Firstly it’s important to remember that the Brahma Viharas pre-date the Buddha’s time, so there may be many methods of developing these beautiful minds from countless other teachers that have been lost in time - who knows! And remember, too, that the practices of love and compassion are not just Buddhist things, but shared by all peoples across all cultures and all times. So, there is likely more than one way to practice, right?

Secondly, don’t get too stuck on the idea that there is only one true correct meditation technique, or that there is ever only one way to do things. After all, even with a simple and quite natural thing like breath mediation there is a huge debate and wide variety of opinions, with everyone insisting that their teaching is “the only one true correct method” of how the practice should be done. :thinking:

Meditation is a process and the way we begin to develop it can actually be pretty flexible. Guided meditation is just the basic inspiration that will propel the mind deeper into the subject. How we get there can actually be quite varied as see in the suttas with something like the samadhi sequence, where different wholesome objects (such as generosity / sila / the Buddha’s qualities / friendship) lead to joy > rapture > bodily tranquillity > bliss > samadhi etc.

Another thing that happens (as any long term practitioner will tell you) is that our meditation tools can sometimes become a bit blunt from time to time, and so we need to approach things a bit differently otherwise we can become stuck in habits and a bit dull. So, maybe you can ask yourself why reputable teachers take different approaches with various mediations and whether it’s really true that they are being “false” or heretical or if they are still practicing love but merely developing these states in different ways? Also, please be a bit careful about thinking that there is only one way to do something and that you are the only person who knows what it is! :wink:

The Buddha’s meditation instructions tend to be quite brief and not very detailed but the Buddha himself taught a huge variety of practices and different methods, and seemed quite flexible at times in how he presented them for different people. Teachers from the past and present have always developed methods to help people touch into the subject of meditation. This doesn’t mean that the teacher is being fraudulent or heretical it’s just a way of helping people understand the practice in different ways that might work for them. I actually teach metta practice in a variety of ways but I have my favourite approaches that have been handed down from various teachers I’ve learnt from and seen for myself that they work, which is why I teach them. (I see that you’ve been going through my YouTube channel and commenting here and there - I actually deleted some of your comments because it seemed like you were trolling but if youre genuine, please keep looking and you’ll see that I’ve got some videos introducing metta and other guided meditations where I approach it in different ways.) But yes, many teachers start with the idea of happiness and they do that because it is skillful and has been proven to work and be of benefit to developing metta.

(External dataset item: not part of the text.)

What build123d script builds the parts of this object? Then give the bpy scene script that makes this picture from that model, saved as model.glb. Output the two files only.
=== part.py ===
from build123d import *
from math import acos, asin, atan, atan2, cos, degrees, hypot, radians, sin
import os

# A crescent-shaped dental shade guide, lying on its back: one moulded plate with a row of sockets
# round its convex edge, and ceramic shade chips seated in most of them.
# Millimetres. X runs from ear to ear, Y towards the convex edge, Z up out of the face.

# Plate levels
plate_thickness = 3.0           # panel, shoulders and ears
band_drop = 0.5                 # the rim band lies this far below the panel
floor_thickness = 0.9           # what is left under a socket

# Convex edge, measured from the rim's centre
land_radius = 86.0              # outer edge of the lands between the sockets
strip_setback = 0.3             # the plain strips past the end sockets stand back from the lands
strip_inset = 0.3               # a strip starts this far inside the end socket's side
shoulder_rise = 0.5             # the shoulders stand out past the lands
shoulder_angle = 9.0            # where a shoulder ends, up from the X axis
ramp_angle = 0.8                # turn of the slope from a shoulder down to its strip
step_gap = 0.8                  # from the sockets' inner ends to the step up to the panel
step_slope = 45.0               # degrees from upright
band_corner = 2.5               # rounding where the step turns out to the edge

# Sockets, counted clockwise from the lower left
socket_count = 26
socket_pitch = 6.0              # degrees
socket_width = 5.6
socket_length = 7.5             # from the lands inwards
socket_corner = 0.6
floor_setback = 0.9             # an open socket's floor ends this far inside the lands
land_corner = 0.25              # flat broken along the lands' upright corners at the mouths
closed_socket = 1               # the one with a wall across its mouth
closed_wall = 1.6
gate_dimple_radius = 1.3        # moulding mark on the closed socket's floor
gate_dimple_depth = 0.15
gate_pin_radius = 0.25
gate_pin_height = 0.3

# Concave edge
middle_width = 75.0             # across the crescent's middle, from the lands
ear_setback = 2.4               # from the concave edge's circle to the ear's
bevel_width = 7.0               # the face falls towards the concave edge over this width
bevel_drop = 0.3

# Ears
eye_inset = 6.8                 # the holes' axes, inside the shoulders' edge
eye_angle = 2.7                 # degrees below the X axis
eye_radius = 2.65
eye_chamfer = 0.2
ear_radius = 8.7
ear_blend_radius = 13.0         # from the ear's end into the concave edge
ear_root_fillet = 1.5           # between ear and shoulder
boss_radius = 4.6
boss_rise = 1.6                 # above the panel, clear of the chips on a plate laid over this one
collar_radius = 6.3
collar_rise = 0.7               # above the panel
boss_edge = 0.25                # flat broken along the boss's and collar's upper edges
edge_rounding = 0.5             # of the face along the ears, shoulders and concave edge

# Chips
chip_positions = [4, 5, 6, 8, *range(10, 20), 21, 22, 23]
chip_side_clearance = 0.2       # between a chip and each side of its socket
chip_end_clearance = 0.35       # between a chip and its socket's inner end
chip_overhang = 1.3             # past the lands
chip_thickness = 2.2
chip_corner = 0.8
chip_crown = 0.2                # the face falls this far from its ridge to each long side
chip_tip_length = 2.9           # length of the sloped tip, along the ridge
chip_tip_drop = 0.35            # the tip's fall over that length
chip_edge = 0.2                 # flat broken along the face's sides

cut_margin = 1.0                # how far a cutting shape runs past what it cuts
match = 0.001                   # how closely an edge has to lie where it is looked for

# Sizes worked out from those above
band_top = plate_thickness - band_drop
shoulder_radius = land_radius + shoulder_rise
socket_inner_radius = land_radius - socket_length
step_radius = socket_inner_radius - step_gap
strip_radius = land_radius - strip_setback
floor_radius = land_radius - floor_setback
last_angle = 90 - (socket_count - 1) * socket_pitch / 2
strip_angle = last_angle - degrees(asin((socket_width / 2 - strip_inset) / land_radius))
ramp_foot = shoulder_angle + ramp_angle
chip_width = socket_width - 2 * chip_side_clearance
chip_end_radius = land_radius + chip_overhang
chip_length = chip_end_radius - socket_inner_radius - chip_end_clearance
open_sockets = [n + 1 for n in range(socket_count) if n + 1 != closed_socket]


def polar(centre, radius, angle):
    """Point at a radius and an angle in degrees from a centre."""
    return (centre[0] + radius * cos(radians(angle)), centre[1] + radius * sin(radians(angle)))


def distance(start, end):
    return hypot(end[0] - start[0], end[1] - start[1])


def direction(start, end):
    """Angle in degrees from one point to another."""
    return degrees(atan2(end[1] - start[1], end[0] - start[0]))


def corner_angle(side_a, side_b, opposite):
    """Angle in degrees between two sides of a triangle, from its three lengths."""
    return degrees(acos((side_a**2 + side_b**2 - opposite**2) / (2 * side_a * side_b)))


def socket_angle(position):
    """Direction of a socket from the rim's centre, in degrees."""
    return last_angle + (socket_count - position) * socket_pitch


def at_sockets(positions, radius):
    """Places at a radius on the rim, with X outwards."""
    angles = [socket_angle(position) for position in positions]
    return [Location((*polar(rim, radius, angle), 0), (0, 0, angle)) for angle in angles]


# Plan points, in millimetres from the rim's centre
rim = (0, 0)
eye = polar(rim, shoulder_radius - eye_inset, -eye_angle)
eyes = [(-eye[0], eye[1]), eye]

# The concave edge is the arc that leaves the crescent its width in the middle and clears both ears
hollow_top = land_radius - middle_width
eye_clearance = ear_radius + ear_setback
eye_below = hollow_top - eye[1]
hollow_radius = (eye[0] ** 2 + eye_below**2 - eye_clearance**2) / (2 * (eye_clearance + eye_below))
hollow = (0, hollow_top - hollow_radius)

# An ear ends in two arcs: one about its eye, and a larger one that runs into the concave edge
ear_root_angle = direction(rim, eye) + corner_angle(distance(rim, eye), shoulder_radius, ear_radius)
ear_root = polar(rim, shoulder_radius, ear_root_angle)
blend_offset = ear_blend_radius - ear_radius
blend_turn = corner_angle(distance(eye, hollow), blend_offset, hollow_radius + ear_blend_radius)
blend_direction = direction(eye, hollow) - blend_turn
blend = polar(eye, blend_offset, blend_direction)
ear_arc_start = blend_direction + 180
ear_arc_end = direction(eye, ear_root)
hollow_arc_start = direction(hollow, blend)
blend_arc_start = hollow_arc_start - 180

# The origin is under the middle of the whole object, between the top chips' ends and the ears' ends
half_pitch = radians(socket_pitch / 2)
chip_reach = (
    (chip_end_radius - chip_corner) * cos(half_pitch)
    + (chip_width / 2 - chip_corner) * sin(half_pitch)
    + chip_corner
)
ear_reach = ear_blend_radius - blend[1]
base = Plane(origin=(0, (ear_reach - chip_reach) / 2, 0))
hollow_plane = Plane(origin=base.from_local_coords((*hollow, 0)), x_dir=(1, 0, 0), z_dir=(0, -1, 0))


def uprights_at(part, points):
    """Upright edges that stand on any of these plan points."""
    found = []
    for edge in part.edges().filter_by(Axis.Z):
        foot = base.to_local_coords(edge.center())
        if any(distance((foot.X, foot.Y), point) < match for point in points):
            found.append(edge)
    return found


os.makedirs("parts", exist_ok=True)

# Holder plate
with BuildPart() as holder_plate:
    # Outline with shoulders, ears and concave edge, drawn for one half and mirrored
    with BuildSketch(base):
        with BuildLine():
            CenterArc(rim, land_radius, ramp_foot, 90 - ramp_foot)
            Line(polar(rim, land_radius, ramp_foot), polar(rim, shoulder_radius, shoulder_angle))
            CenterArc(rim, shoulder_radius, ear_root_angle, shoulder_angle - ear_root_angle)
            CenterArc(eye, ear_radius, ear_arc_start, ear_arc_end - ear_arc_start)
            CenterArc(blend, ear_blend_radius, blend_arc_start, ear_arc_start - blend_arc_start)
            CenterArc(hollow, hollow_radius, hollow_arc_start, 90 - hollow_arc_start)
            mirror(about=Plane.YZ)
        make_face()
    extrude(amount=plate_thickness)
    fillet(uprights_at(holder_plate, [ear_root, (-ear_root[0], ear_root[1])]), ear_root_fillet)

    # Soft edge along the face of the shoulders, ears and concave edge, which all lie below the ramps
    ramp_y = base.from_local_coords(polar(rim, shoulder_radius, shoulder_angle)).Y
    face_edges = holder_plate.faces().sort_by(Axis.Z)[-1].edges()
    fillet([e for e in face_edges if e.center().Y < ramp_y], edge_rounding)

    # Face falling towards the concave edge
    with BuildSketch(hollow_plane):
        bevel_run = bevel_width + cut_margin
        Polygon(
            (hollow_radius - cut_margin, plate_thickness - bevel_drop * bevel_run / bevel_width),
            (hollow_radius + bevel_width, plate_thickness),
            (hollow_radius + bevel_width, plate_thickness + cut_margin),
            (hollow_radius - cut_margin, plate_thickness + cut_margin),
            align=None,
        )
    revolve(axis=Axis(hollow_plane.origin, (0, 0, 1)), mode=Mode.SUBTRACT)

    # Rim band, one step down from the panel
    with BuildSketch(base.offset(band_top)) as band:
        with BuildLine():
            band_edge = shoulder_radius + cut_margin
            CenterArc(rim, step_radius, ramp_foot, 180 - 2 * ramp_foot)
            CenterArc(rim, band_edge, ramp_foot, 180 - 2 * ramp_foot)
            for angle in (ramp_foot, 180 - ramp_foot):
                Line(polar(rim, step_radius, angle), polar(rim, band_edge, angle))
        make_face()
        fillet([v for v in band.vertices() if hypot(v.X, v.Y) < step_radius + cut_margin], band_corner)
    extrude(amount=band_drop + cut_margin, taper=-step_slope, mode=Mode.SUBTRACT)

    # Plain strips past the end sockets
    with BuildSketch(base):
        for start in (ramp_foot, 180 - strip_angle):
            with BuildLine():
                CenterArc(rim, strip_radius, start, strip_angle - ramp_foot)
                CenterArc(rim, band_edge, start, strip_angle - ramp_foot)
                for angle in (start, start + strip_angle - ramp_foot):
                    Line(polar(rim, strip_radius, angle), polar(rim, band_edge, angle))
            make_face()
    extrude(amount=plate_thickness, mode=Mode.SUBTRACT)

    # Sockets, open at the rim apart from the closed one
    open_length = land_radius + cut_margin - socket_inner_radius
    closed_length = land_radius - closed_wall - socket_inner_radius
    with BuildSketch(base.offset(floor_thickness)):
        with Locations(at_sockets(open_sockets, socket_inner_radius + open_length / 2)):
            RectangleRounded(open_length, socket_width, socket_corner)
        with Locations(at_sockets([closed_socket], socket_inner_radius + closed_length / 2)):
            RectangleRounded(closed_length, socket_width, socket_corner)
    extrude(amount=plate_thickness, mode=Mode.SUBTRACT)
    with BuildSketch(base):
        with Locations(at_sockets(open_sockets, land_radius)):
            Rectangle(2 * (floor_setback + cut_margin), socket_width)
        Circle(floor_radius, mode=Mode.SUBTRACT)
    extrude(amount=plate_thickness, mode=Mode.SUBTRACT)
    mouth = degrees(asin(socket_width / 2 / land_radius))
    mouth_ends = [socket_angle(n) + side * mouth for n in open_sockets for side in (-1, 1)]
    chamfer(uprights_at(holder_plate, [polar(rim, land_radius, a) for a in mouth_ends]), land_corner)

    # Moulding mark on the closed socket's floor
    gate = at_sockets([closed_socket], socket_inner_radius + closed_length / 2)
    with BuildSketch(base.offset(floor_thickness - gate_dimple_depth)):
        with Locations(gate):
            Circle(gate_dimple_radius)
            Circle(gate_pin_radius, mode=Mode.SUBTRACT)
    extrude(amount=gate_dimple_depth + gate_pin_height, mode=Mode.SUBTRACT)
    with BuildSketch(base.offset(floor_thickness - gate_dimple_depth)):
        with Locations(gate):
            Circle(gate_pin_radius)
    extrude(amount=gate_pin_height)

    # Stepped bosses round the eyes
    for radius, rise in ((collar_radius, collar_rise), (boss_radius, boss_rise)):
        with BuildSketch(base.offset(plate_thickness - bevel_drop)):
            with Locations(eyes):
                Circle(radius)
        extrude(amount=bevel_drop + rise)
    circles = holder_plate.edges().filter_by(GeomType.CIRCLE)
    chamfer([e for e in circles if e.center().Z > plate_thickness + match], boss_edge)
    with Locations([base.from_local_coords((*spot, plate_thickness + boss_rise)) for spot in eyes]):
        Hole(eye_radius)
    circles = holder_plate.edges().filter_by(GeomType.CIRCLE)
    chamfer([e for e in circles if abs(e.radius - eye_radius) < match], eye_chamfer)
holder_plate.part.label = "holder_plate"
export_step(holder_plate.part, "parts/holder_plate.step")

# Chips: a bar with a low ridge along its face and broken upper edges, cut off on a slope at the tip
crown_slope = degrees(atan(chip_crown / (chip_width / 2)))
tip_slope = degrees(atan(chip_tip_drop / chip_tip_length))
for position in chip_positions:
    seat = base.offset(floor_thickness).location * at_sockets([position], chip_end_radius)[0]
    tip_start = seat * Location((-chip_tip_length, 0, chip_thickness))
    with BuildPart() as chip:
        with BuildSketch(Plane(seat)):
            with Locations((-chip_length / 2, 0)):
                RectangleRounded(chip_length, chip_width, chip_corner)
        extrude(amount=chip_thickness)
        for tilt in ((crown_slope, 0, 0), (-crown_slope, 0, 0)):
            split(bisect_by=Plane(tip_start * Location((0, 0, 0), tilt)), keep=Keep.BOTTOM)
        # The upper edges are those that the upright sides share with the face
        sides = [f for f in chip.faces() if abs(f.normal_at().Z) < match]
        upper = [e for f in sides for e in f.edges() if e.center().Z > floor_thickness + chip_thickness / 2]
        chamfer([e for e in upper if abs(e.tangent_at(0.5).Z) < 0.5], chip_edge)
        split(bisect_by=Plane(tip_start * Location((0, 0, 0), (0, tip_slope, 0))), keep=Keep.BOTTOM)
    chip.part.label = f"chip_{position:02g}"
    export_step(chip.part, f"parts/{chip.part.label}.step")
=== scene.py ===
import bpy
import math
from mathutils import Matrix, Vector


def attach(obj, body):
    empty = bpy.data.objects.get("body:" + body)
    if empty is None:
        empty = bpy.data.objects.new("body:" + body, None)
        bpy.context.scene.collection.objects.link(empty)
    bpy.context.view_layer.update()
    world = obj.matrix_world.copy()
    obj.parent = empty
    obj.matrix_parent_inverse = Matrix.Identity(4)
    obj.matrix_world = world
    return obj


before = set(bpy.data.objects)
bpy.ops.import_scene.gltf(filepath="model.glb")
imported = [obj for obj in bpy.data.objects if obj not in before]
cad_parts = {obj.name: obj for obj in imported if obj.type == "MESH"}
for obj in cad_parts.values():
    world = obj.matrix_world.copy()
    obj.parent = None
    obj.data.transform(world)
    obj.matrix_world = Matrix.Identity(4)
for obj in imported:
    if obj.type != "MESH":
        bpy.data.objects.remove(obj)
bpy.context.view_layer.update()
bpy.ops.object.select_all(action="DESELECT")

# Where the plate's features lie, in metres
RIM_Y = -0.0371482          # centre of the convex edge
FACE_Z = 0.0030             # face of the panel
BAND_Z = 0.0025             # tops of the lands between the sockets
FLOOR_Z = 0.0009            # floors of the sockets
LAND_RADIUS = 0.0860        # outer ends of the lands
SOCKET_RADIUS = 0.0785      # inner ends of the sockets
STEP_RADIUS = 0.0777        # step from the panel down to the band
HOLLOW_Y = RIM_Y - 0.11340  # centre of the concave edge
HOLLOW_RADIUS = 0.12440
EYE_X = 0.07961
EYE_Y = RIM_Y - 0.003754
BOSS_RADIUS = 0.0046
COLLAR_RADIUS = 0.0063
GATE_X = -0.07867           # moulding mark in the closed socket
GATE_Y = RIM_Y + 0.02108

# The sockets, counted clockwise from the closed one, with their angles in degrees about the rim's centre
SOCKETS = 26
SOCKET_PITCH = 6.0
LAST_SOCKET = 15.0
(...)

What’s important in developing a mind of love/friendliness/ kindness is that it is not an intellectual or dry theoretical thing, nor a rigid technique with strict rules, but rather it is all about the emotion and the instructions or method are only there so that people feel the actual emotion of love and get familiar with it. Then they can know when it is absent and when it is present and how to develop it. Love needs to be firstly felt in oneself before it can be shared with others. A big problem for many people is that due to depression, low self esteem, anger, emotional numbness etc, they can’t get in touch with this feeling and they find metta practice to be frustrating or challenging, or dry and boring. So teachers develop skillful means to help people uncover love within themselves and allow it to bubble to the surface.

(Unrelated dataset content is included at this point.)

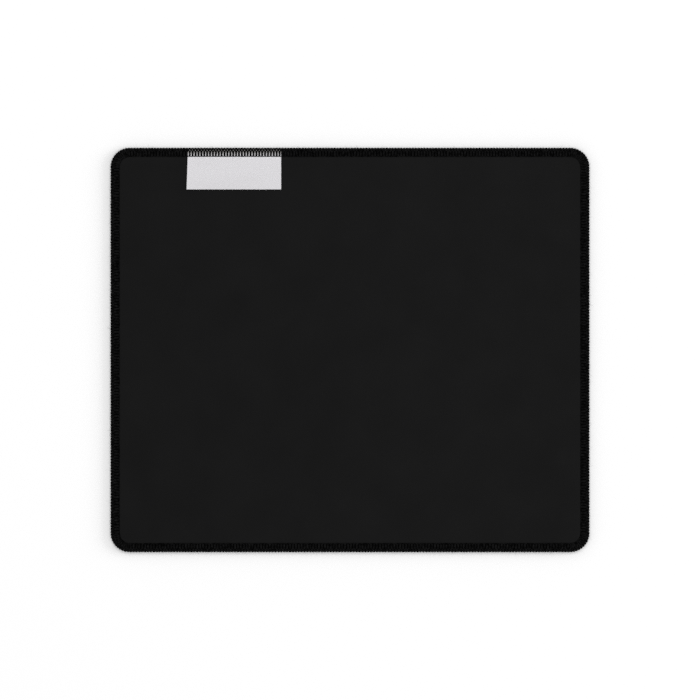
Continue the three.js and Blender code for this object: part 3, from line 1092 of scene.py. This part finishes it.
def makeSky():
    # the sky looks white but gives less light than that
    world = bpy.data.worlds.new("studioSky")
    bpy.context.scene.world = world
    world.use_nodes = True
    tree = world.node_tree
    tree.nodes.clear()
    rays = addNode(tree, "ShaderNodeLightPath", (-600, 0))
    seen = addNode(tree, "ShaderNodeMath", (-400, 0), operation="MAXIMUM")
    clear = addNode(tree, "ShaderNodeMath", (-250, 0), operation="MAXIMUM")
    strength = addNode(tree, "ShaderNodeMapRange", (-50, 0))
    strength.inputs["To Min"].default_value = studio["sky"]
    strength.inputs["To Max"].default_value = 1
    back = addNode(tree, "ShaderNodeBackground", (150, 0))
    back.inputs["Color"].default_value = (1, 1, 1, 1)
    out = addNode(tree, "ShaderNodeOutputWorld", (350, 0))
    link = tree.links.new
    link(rays.outputs["Is Camera Ray"], seen.inputs[0])
    link(rays.outputs["Is Glossy Ray"], seen.inputs[1])
    link(seen.outputs[0], clear.inputs[0])
    link(rays.outputs["Is Transmission Ray"], clear.inputs[1])
    link(clear.outputs[0], strength.inputs["Value"])
    link(strength.outputs["Result"], back.inputs["Strength"])
    link(back.outputs[0], out.inputs["Surface"])


def addLamp(name, place, size, watts, aim):
    deselectAll()
    bpy.ops.object.light_add(type="AREA", location=place)
    lamp = bpy.context.object
    lamp.name = name
    lamp.data.shape = "RECTANGLE"
    lamp.data.size, lamp.data.size_y = size
    lamp.data.energy = watts
    lamp.rotation_euler = Vector(aim).to_track_quat("-Z", "Y").to_euler()


def makeCamera():
    deselectAll()
    bpy.ops.object.camera_add(location=(0, 0, studio["cameraHeight"]), rotation=(0, 0, 0))
    camera = bpy.context.object
    camera.data.type = "ORTHO"
    camera.data.ortho_scale = studio["framePixels"] / studio["pixelsPerMm"] * mm
    camera.data.clip_start = studio["clipStart"]
    bpy.context.scene.camera = camera


makeFloor()
makeSky()
addLamp("overheadLamp", **overheadLamp)
addLamp("sideLamp", **sideLamp)
makeCamera()
bpy.context.scene.view_settings.view_transform = "Standard"
# the light is soft enough to do without the denoiser, which would smooth the stitches away
bpy.context.scene.cycles.use_denoising = False
print("studio ready")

At the root of this is the Buddha’s realisation that all beings wish for happiness, and that we love ourselves. So, it is in our best interests to be happy and free from suffering, and this will help us have love for others too. This is of course the sentiment in the Mallika sutta where the Buddha acknowledges the link between self love and not harming others:

“Having explored every quarter with the mind,
one finds no-one dearer than oneself.
Likewise for others, each holds themselves dear;
so one who loves themselves would harm no other.”

I’d like to respond to your characterisation of what metta is here:

This is a bit of a simplification of what love is in Buddhist thought. Remember that the background to the Metta Sutta is that the monks were in the forest and scared, so the Buddha taught this sutta both as a meditation subject but also as a personal protection. This form of love isn’t the same as the Christian type of martyred self sacrifice.

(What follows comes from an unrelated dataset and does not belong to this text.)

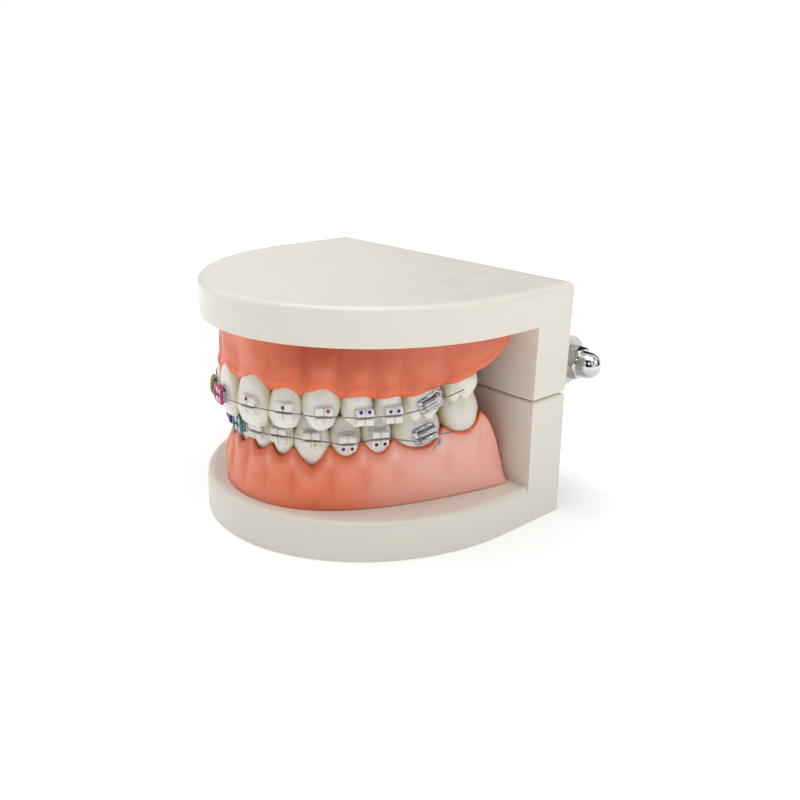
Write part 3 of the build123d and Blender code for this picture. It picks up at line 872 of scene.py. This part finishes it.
def margin_lines(jaw, d):
    """Gum line height, outer and inner offsets, root prominence and creases along the arch."""
    edges = edges_of(jaw)
    teeth = jaw.teeth
    reach = np.abs(d)
    kind = np.clip(np.searchsorted(edges, reach, side="right") - 1, 0, len(teeth) - 1)

    def by_tooth(field):
        return np.array([getattr(tooth, field) for tooth in teeth])[kind]

    half = by_tooth("width") / 2
    along = reach - edges[kind] - half
    from_middle = along / half
    from_middle = from_middle - jaw.lean * (1 - from_middle**2)
    share = np.clip(np.abs(from_middle), 0, 1)
    gum_line = by_tooth("gum_line")
    papillae = np.array(jaw.papillae)
    papilla = np.where(from_middle < 0, papillae[kind], papillae[kind + 1])
    height = gum_line + (papilla - gum_line) * share ** by_tooth("power")
    at_root, between = jaw.margin
    outer = at_root + (between - at_root) * share**MARGIN_POWER
    for index in range(len(teeth)):
        here = kind == index
        level = tooth_level(jaw, index, height[here])
        outer[here] = np.maximum(outer[here], face_offset(jaw, index, along[here], level) + LAP)
    crease = hump(share, 1, CREASE_WIDE) * (reach > 1) * (reach < edges[-1] - 1)
    bulge = by_tooth("root") * (1 - 2 * share ** jaw.valley)
    middles = edges[:-1] + np.diff(edges) / 2
    depth = np.interp(reach, middles, [tooth.depth for tooth in teeth])
    over_crown, at_papilla = INNER_LAP
    inner = jaw.face - depth * TONGUE_FACE + over_crown + at_papilla * share**MARGIN_POWER
    return [blurred(*pair) for pair in zip((height, outer, inner, bulge, crease), BLURS.values())]


def bezier(a, b, c, t):
    return (1 - t) ** 2 * a + 2 * t * (1 - t) * b + t**2 * c


def gum_sections(jaw, d):
    """Offset, height and painted layers of each point round the gum, at each distance."""
    height, outer, inner, bulge, crease = margin_lines(jaw, d)
    foot_out, foot_in = jaw.foot
    belly_out, belly_in = jaw.belly
    foot = jaw.foot_z
    # painted shade and painted sheen, by distance from the midline
    shade = np.interp(np.abs(d), *zip(*jaw.shade))
    pale = np.interp(np.abs(d), *zip(*jaw.pale))
    rows = []

    def add(*values):
        rows.append([value + 0 * d for value in values])

    def near_margin(t):
        return np.exp(-((1 - t) * abs(height - foot) / RIM_REACH))

    for t in np.linspace(0, 1, OUTER_WALL, endpoint=False):
        fold = jaw.crease * crease * hump(t, *FOLD_AT)
        swell = bulge * sin(pi * t**BULGE_POWER) * jaw.swell + fold + COLLAR * hump(t, *COLLAR_AT)
        # painted highlight: paler gum on the bulges' tops and at the papilla folds, with painted
        # sheen
        ridge = jaw.ridge * np.clip(bulge, 0, 1) * hump(t, *HIGHLIGHT_AT) + pale + fold
        # painted shade: darker gum down at the plate, and in the dips between the roots
        deep = shade * hump(t, *PLATE_SHADE_AT) + DIP_SHADE * np.clip(-bulge, 0, 1) * sin(pi * t)
        offset = bezier(foot_out, belly_out, outer, t) + swell
        add(offset, foot + (height - foot) * t, RIM_OUTER * near_margin(t), ridge, deep)
    for inwards, rise in LIP:
        add(outer + inwards, height + jaw.way * rise, RIM_LIP, 0, 0)
    half, sunk = TROUGH
    for side in (half, -half):
        add((outer + inner) / 2 + side, height - jaw.way * sunk, RIM_LIP, 0, 0)
    for inwards, rise in reversed(LIP):
        add(inner - inwards, height + jaw.way * rise, RIM_LIP, 0, 0)
    for t in np.linspace(1, 0, INNER_WALL)[1:]:
        offset = bezier(foot_in, belly_in, inner, t) - INNER_BULGE * bulge * sin(pi * t)
        add(offset, foot + (height - foot) * t, RIM_INNER * near_margin(t), 0, 0)
    return np.array(rows).transpose(2, 1, 0)


def rear_end(jaw, last, start):
    """Sections that close the gum at one end: the last one shrinks as it runs back."""
    foot = jaw.foot_z
    middle = sum(jaw.foot) / 2
    halfway = (middle + jaw.foot[0]) / 2
    far = GRID[np.argmax(arch_xy(GRID, halfway)[1] > jaw.rear)]
    start_xy = arch_xy(station(np.array(start), jaw.pitch), halfway)
    run = np.hypot(*(np.array(arch_xy(far, halfway)) - start_xy))
    off, level, rim, ridge, deep = last
    for step in range(1, CAP_STEPS + 1):
        angle = pi / 2 * step / CAP_STEPS
        tall = max(max(cos(angle), 0.0) ** (2 / CAP_POWER), CAP_END)
        narrow = END_NARROW[0] + (1 - END_NARROW[0]) * tall ** END_NARROW[1]
        shrunk = (middle + (off - middle) * narrow, foot + (level - foot) * tall)
        reach = start + run * sin(angle) ** (2 / CAP_POWER)
        # the painted highlight and painted shade run on unchanged to the closed end
        yield reach, (*shrunk, rim * tall * RIM_END, ridge, deep)


def gum_ridge(jaw):
    """The horseshoe with scalloped margins, root bulges and a rounded rear end on each side."""
    body_end = edges_of(jaw)[-1] + 0.3
    d = np.linspace(-body_end, body_end, 2 * int(body_end / STATION_STEP) + 1)
    sections = gum_sections(jaw, d)
    first, last = [list(rear_end(jaw, sections[end], body_end)) for end in (0, -1)]
    rows = [(-reach, values) for reach, values in reversed(first)]
    rows += list(zip(d, sections)) + last
    points, paints = [], []
    for reach, (off, level, *layers) in rows:
        px, py = arch_xy(station(np.array(reach), jaw.pitch), off)
        points.append(np.stack([px, py, level], axis=1))
        paints.append(np.stack(layers))
    faces = grid_faces(len(rows), len(points[0]), ends="both")
    return np.concatenate(points), faces, dict(zip(LAYERS, np.concatenate(paints, axis=1)))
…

In my own practice, I practice the simple 4 directions method of metta, which is found in the suttas. But note that there is no sense of love being about self-sacrifice here:

They meditate spreading a heart full of love to one direction, and to the second, and to the third, and to the fourth. In the same way above, below, across, everywhere, all around, they spread a heart full of love to the whole world—abundant, expansive, limitless, free of enmity and ill will.

I often teach this approach too. But I also find useful the techniques of the commentaries, such as the four types of people, as this has so many wonderful practical applications and also shows a skillful way of developing metta that starts with developing a solid base, in order to have the strength to deal with enemies after being safely generated for loved ones (including oneself). This might not be in the suttas but it is certainly effective and has been practiced and valued by countless people.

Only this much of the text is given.